Le donne che hanno rotto il silenzio non lo hanno fatto all'improvviso, il #metoo e' un movimento che rompe con decadi, o meglio secoli di sopportazione di molestie e comportamenti inappropriati sul luogo di lavoro e fuori. Se per le star di Hollywood e' stato difficile rompere il silenzio, possiamo immaginare quanto lo sia per chi ha meno potere. Per le cameriere, per le contadine. A volte denunciare un sopruso vuol dire mettere a rischio uno stipendio gia' misero e la sopravvivenza di una intera famiglia.
Peraltro, non e’ che i molestatori seriali o chi discrimina in generale non sappiano che si stanno
comportando male. E’ ora che soprattutto gli uomini si prendano le loro responsabilita’. E’ ora
che facciano sentire la loro voce come alleati, che – dalla posizione di potere che in generale
occupano rispetto alle donne - si sottraggano agli stereotipi che vogliono il maschio come
quello che ci prova, il vero uomo come uno che "non deve chiedere mai". E’ ora che tra amici si
blocchino sul nascere i commenti pesanti nei confronti delle donne.
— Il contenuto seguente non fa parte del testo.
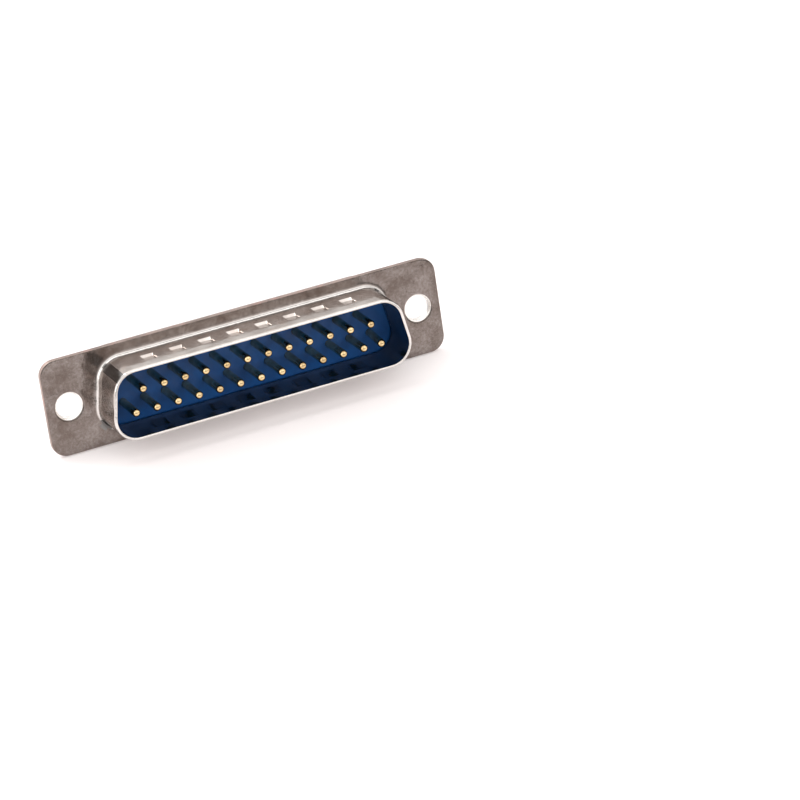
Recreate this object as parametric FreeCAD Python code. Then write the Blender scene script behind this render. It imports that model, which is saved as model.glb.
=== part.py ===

Ci vuole un nuovo modello di mascolinita’.
E’ ora che esaminiamo le nostre dinamiche familiari, per vedere che modelli di comportamento
proponiamo a bambini e bambine, dato che e’ proprio nelle famiglie che si impara a non rispettare le donne ed il loro lavoro; e’ ora che esaminiamo quelle che sono le nostre complicita’ quando non parliamo, non critichiamo per non passare per dei o delle rompiballe.
E’ ora che sosteniamo attivamente iniziative nelle scuole per educare alla media literacy, che richiediamo a gran voce ai media di smettere di rappresentare le donne come oggetti sessuali o come casalinghe frustrate (Penso a te, Pandora).
E’ ora che le donne siano piu’ presenti in politica, o meglio, ovunque si prendano decisioni.
Chiediamoci anche perche’ ci preoccupiamo tanto della gogna e della caccia alle streghe di
tutto sommato pochi individui quando la vittimizzazione e discriminazione delle donne e’ cosi’
diffusa. Perche’ ci preoccupiamo dell' eventuale redenzione di chi ha sbagliato quando “siamo
esattamente in mezzo al momento di salvezza per le donne? Neanche in mezzo, ma proprio
all’inizio. Perche’ siamo obbligate a preoccuparci delle carriere degli uomini quando abbiamo
appena iniziato a raccontare le storie che ci hanno perseguitato per tutta la vita”?
Non verso nessuna lacrima per qualche uomo potente a Hollywood (o altrove) stigmatizzato
per comportamenti inappropriati nei confronti delle donne. Tutti, da Hollywood in giu' hanno approfittato e beneficiato di un sistema “truccato” a loro favore da troppo tempo.
Adesso e’ per loro il momento di affrontare le conseguenze di determinati comportamenti, e per noi, di mettere a frutto la nostra rabbia.